Why Boundaries Are a Leadership Strategy

Tia Payne
Tia Payne
Founder/Survivor Leader
Legacy31
The Cost of Being the Strong One

Strength may open doors.

But boundaries are what allow you to stay in the room.

In leadership, especially for women in high-impact roles, strength is often the trait that gets recognized first. You are capable, dependable, and solution-oriented. You handle pressure well. You show up consistently. And because of that, you are trusted with more—more responsibility, more complexity, and more access to people, problems, and decisions that require greater discernment. But the same strength that elevates you can also overextend you if it is not supported by clear boundaries.

The Risk of Being “The Strong One” in Business

In professional spaces, being known as “the one who can handle it” comes with an unspoken expectation: You will continue to handle it—plus more—without complaint, strain, or needing any type of adjustment. Over time, this creates a pattern where you are given more but supported less. In the majority of cases, your capacity is assumed without being properly assessed. And get this—you are capable, but a heavy load is still a heavy load. What makes this even more glaring is that it is not always intentional; it is often structural. Boundaries for peace of mind and to perform at your best are necessary because carrying a heavy load without them becomes unsustainable.

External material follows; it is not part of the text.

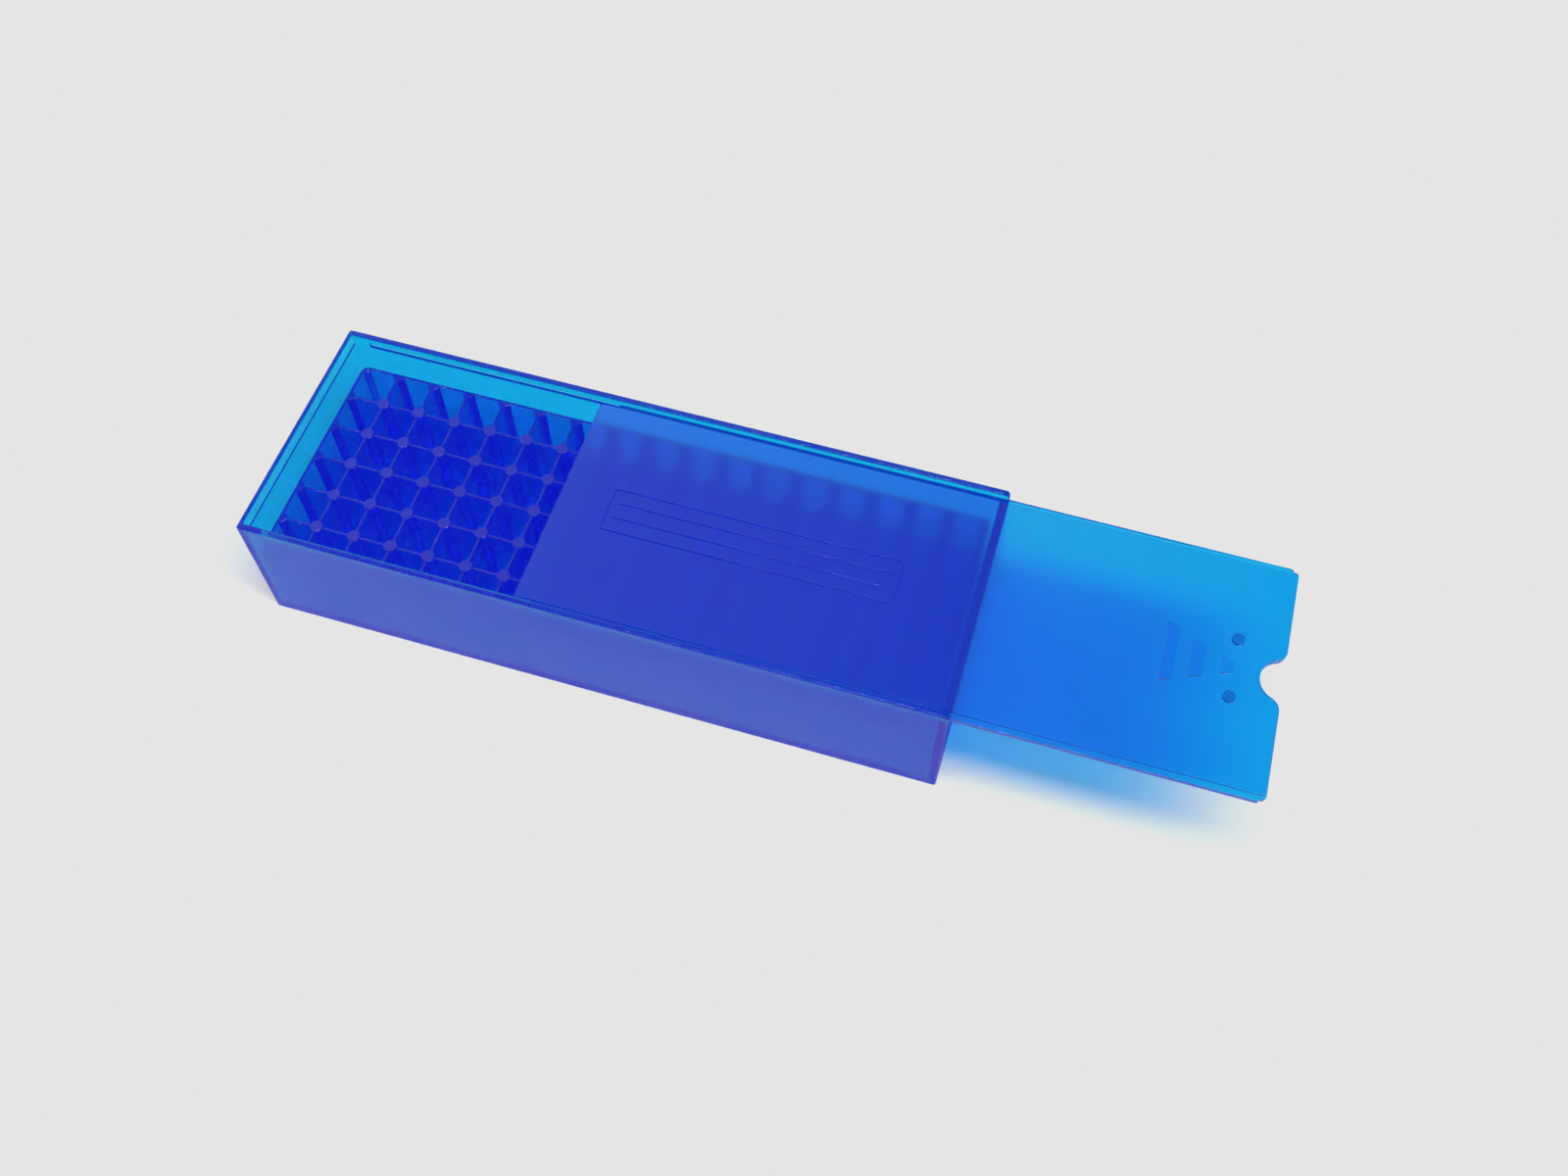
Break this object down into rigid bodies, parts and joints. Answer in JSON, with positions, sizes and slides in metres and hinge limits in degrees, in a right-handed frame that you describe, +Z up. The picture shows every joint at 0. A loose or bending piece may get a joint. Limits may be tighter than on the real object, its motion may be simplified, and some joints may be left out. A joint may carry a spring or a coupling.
{
  "type": "slide-lid storage box",
  "caption": "Long translucent blue plastic storage box with a square-celled insert and a flat lid that slides out over its low end wall.",
  "frame": {"origin": "centre of the box body's underside", "axes": "+X is the way the lid opens, along the box; +Z is up, out of the open top; +Y completes the right-handed frame"},
  "size_m": [0.2957, 0.0774, 0.0437],
  "materials": {
    "box_plastic": "translucent blue, glossy, moulded",
    "insert_plastic": "translucent deep blue, glossy, moulded",
    "lid_plastic": "translucent bright blue, glossy, moulded"
  },
  "bodies": {
    "root": {"box_body": "box_plastic", "insert_rim_near": "insert_plastic", "insert_rim_far": "insert_plastic", "insert_rim_closed_end": "insert_plastic", "insert_rim_low_end": "insert_plastic", "insert_rim_columns": "insert_plastic", "insert_columns_1": "insert_plastic", "insert_columns_2": "insert_plastic", "insert_columns_3": "insert_plastic", "insert_columns_4": "insert_plastic", "insert_columns_5": "insert_plastic", "insert_long_walls_1": "insert_plastic", "insert_long_walls_2": "insert_plastic", "insert_long_walls_3": "insert_plastic", "insert_long_walls_4": "insert_plastic", "insert_long_walls_5": "insert_plastic", "insert_cross_walls_1": "insert_plastic", "insert_cross_walls_2": "insert_plastic", "insert_cross_walls_3": "insert_plastic", "insert_cross_walls_4": "insert_plastic", "insert_cross_walls_5": "insert_plastic", "insert_cross_walls_6": "insert_plastic"},
    "lid": {"sliding_lid": "lid_plastic"}
  },
  "joints": [
    {"name": "lid_slide", "type": "slide", "parent": "root", "child": "lid", "axis": [1, 0, 0], "range_m": [-0.0824, 0.121]}
  ]
}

Boundaries Are Not Personal, They Are Operational

One of the biggest mindset shifts strong women in leadership must make is understanding that boundaries are not about distancing yourself from people—they are about defining how you lead effectively.

Boundaries protect capacity management and your ability to make sound decisions. They give role clarity and prevent you from absorbing responsibilities that are not yours. Without them, leaders often drift into reactive leadership, constantly responding and rarely directing.

Emotional Labor Is Still Labor

Women in leadership are often expected to carry more than their job description outlines—“and other duties as assigned”—especially in the non-profit field. Every new grant comes with a restructuring of your original job duties. You are managing:

  • Team dynamics
  • Workplace tension
  • Unspoken expectations
  • The emotional temperature of the room

Often, you are doing this in addition to your actual role. I call this emotional labor, and every leader navigates this role in some way. While it is a valuable leadership skill, it becomes a liability when it is unbalanced. Over time, it leads to decision fatigue and reduced clarity.

The Discipline of Saying No (Without Guilt or Explanation)

One of the most strategic decisions a leader can make is choosing what not to carry. Not every issue requires your involvement. Not every problem requires your emotional investment, and not every opportunity aligns with your assignment. Saying no is not a rejection of others; it is a protection of your leadership capacity. Strong leaders are defined by how well they discern what is theirs to hold.

Leading From Alignment, Not Obligation

Many high-capacity women operate from a place of internal responsibility:

“If I can help, I should.”

But sustainable leadership requires a shift:

  • Does this fit my role?
  • Does this support the larger objective?
  • Does this require my leadership, or just my availability?

This is where leadership matures from being helpful to being intentional.

Redefining What Strong Leadership Looks Like

Strong women are often taught to endure, but in business, endurance is not the goal—effectiveness is. The strongest leaders are not the ones who carry everything. They are the ones who lead with intention, protect their capacity, and build systems that allow them to sustain what they’ve been trusted to lead.